Che l’influencer marketing stia sempre più prendendo piede nei budget dei brand è un dato di fatto, una realtà confermata dalle numerose campagne a cui ormai frequentemente assistiamo. Ma parliamo pur sempre di marketing e digitale e quindi meglio far parlare i dati. Giusto per dare un senso di ciò secondo Linqia, 170 marketer intervistati hanno dichiarato che spendono solitamente tra $25,000 e $50,000 per progetti con gli influencer. Numeri rilevanti che nel 2017 dovrebbero addirittura raddoppiare.

A darci una mano in questo senso arriva una nuova ricerca di Chute, realtà specializzata in visual marketing e specialmente in progetti legati ad Instagram. Non certo un caso, Instagram (come vedremo) è uno dei canali più utilizzati quando parliamo di influencer.

Un report che può certo aiutare a capire lo stato dell’influencer marketing, ma soprattutto i possibili trend per il 2017.
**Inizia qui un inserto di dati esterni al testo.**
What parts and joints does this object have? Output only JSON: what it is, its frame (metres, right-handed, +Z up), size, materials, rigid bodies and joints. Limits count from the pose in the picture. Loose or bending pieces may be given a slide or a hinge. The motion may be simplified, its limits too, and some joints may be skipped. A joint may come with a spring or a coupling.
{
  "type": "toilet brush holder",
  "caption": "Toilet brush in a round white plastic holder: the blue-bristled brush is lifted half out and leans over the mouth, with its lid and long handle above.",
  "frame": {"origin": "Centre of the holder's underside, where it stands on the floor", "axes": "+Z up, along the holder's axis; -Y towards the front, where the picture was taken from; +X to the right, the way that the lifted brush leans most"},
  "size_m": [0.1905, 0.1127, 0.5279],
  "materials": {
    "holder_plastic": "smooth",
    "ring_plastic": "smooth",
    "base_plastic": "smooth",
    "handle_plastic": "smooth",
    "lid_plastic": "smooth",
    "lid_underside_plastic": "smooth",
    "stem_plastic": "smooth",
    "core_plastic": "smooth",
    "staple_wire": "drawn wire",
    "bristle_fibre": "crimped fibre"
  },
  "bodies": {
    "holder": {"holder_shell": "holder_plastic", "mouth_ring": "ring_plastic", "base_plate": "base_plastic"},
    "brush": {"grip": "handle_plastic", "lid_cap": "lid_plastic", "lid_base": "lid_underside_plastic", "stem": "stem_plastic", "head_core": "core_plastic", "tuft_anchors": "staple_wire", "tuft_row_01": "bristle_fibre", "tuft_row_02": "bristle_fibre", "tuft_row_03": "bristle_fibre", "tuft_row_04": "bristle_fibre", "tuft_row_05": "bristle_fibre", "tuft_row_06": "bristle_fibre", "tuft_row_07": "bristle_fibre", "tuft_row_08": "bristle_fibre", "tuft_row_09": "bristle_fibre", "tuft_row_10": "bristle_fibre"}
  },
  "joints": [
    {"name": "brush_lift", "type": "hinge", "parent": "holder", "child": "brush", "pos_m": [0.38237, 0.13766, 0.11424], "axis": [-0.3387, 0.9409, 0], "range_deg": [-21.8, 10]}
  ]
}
Perché lavorare con gli influencer

La principale resta la visibilità, l’opportunità di fare awareness e poter raggiungere un pubblico nuovo, possibilmente diverso da quello “classico”. Un obiettivo che ben si sposa con il coinvolgimento degli influencer, anche se più attento al lato quantitativo che non a quello qualitativo. Una dimensione, quella della qualità, che però è subito dietro. Segue infatti il desiderio di raggiungere l’audience adatta al mio brand/prodotto.

Interessante la risposta sulla volontà di superare i limiti degli algoritmi che regolano i social, cercando una maggior spontaneità dei risultati rispetto alla ormai doverosa necessità di ads.

Stupisce, in parte, l’ultima posizione riguardo l’obiettivo di coinvolgere i millenials, un target affine come nessun altro agli influencer (basti pensare ad alcuni youtubers). Se è vero che ad oggi non hanno grande potere d’acquisto lo è altrettanto che saranno loro i consumatori di domani e instaurare relazioni salde con loro oggi potrebbe rivelarsi un vantaggio domani.

I canali più utilizzati nell’influencer marketing

Come detto a comandare è Instagram, seguito a distanza da Twitter e Facebook. Non certo un caso. Instagram si presta per natura a questo tipo di progetti, fornendo l’ambiente giusto e soprattutto l’opportunità di misurare attentamente l’andamento della campagna. Vantaggio che premia anche Twitter, che era e resta un riferimento.

L’ottimo funzionamento degli hashtag e della ricerca interna è un altro fattore chiave, che è una grossa spinta in fase di outreach e selezione delle figure giuste da coinvolgere. L’individuazione resta una delle principali preoccupazioni per gli addetti ai lavori.

La misurazione dei risultati

Una parte rilevante e spesso complessa. Come ho detto spesso l’influencer marketing è più complesso da valutare rispetto ad altre forme di marketing digitale. La componente qualitativa è infatti preponderante e non sempre facile da misurare. La ricerca di Chute pone l’accento sulle metriche più legate al mondo social, engagement su tutte.

Il lato “quantità” è però sempre presente. Molto importante resta infatti la reach, per molte realtà (fore troppe) l’elemento essenziale. È da qui che nasce infatti l’abitudine a scegliere gli influencer sui follower (!).

In ultima posizione l’impatto sulle vendite, qualcosa sì di connesso al trust e all’autorevolezza dell’influencer ma difficile da mettere in diretta connessione. Se poi ci pensiamo bene, l’aumento vendite è un obiettivo che deriva da tutti gli altri: visibilità, engagement, reputation, ecc. La somma di questi è in grado di creare vera influenza sull’acquisto.

Il compenso

Arriviamo ad uno dei nodi dolenti o, almeno, una delle questioni su cui gravita maggior interesse. Secondo l’indagine il metodo più utilizzato è il pagamento per post o video realizzato, perfettamente in clima con la sempre crescente professionalità degli influencer. Sempre gradito l’invio di prodotti o servizi in regalo, una prassi che tenderà a perdere rilevanza a mio avviso.

Più il compenso è performance oriented, più le cose si fanno complicate. Sicuramente interessante come idea, ma che necessità dei giusti strumenti per essere portata avanti. Una scelta non per tutti quindi.